Here’s the story: A 10,000-year-old deposit of clay exists in a remote pocket of Canada’s west coast. People of the Heiltsuk First Nation say grayish green has healing properties, and there are anecdotal reports of using it topically on wounds, as well as eating it to heal internal illnesses.

Around the world different clay deposits have been the subject of claims they have healing powers. For example, Dead Sea mud has seen its share of acclaim, but there are many others. Still, modern medical research has largely ignored the potential of clay — it has not been tested and approved as medicine.

A shovelful of clay from Kisameet Bay, British Columbia.

Now, a small company forms to exploit the potential of this particular clay deposit, located in Kisameet Bay, British Columbia, for potential cosmetic uses. They send clay samples to a microbiology lab at the University of British Columbia to test if it has antibiotic properties.

It’s a simple test — mix clay with water, add common bacteria, and see if they die. They do.

Senior researcher Julian Davies is intrigued, and he starts to test the clay on tougher, drug-resistant strains of bacteria that he has collected and cultivated in his lab.

The clay and water solution — nearly clear after the solids are pulled out — kills these untreatable pathogens.

Surprised? Davies was. “Very much,” he tells Inverse.

The results of the research were published this week in mBio. Shekooh Behroozian, a researcher in Davies’ lab, is the lead author.

University of British Columbia researchers Shekooh Behroozian and Julian Davies with a bucket of clay.

These are strains of bacteria that have become resistant to everything in the modern-medicine toolkit, and it’s a huge problem. They’ve been labeled the ESKAPE group of pathogens (Enterococcus faecium, Staphylococcus aureus, Klebsiella pneumoniae, Acinetobacter baumannii, Pseudomonas aeruginosa, and Enterobacter), an allusion to their persistent ability to evade treatment.

“I’ve worked on antibiotic resistance for a long time, and the ESKAPE pathogens have become more and more serious, and they’re a major threat in all hospitals, in all surgical wards, and also in outpatients,” says Davies. “It’s clear that they’ve been identified by regulatory agencies like the FDA and people like this as a major problem in infectious disease.”

In this biological arms race, the bacteria keep getting stronger, and medical research has fallen behind.

“There is an urgent, immediate need for new agents with activity against these panresistant organisms,” wrote authors of a 2009 article published in Clinical Infectious Diseases. “There is no evidence that this need will be met in the foreseeable future.”

The infections are essentially untreatable, and are a significant contributor to cause of hospital deaths.

Imagine Davies’ surprise to find that minerals leeched from clay into a water suspension effectively kills these bugs.

“The clay really did a good job of killing them all.
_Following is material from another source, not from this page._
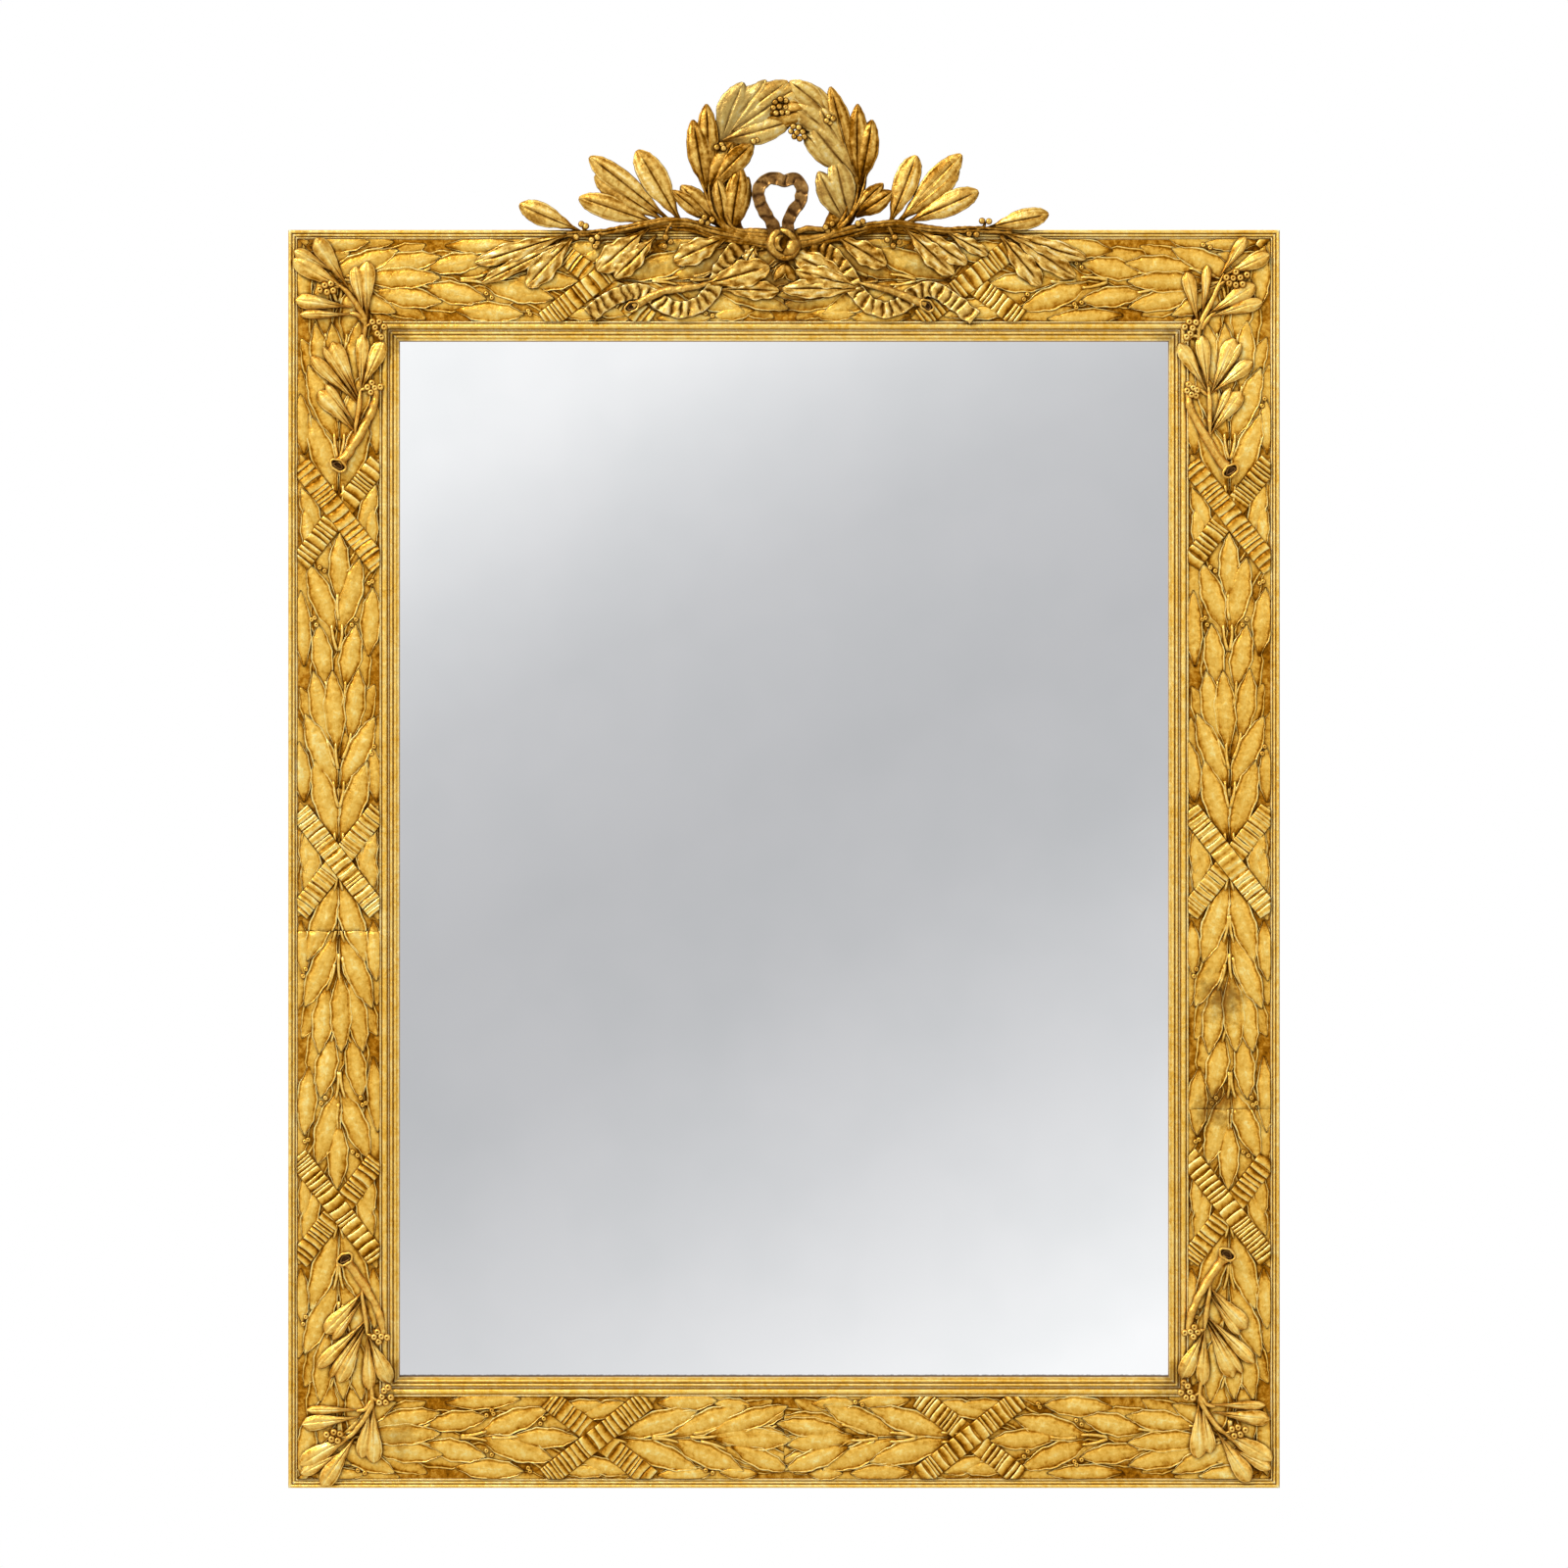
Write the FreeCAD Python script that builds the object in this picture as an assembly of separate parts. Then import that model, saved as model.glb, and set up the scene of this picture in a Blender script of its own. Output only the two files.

It’s not a cure at the moment, it’s not a treatment, because the clay hasn’t been approved or anything like this, but I suppose in last-resort situations it could be used,” he says.

“Clays, and things like this, they are the products of health food stores and naturopathic stores, and things like this. This is why I was so surprised at the way in which it works.”

It’s not totally true that this clay is previously untested in Western medicine. There are records of its use during World War II in Vancouver hospitals as a topical treatment for burns and wounds, says Davies. But the records are not good. We know little about how effective it was, or what the side effects may have been.

We also still know very little about the composition of the clay, and the mechanism through which it acts on the bacteria, Davies says.

Beautiful Kisameet Bay in British Columbia, Canada.

He suspects that the particular composition of minerals and metals in the clay is responsible in some way.

“My feeling is that a clay with these kinds of properties is probably a result of something specific in the Earth or the atmosphere of this particular region where it’s isolated. So for example, the Kisameet clay is found in quite a large area, I haven’t seen it but there are photographs of it — a large patch of land which is very close to the coast. And it’s only there where you find the active material. And so you have to wonder, how did that get formed? And it was probably formed by extinct volcanoes, originally. And being able to reproduce the mechanism by which it was formed I think would be very difficult.

We think it’s a very fascinating topic. It’s so complex, the clay. It’s not like a compound or a bacteria that you can isolate a compound from, it’s really a complex mixture. It’s going to take more work from not just microbiologists but physicists and chemists and mineralogists and people like this who have real expertise in looking at the structure and function of these things.”

Fortunately, a team of scientists at the university from various disciplines are already working on it.

It’s not likely we’ll see a clay-based antibiotic treatment any time soon, says Davies. It would take a development team with experience bringing new products into therapeutic use, and then years of testing.

But in a life-or-death scenario, what person with an untreatable infection wouldn’t drink a glass of metallic-tasting water that had been shown to be deadly to the offending strain of bacteria?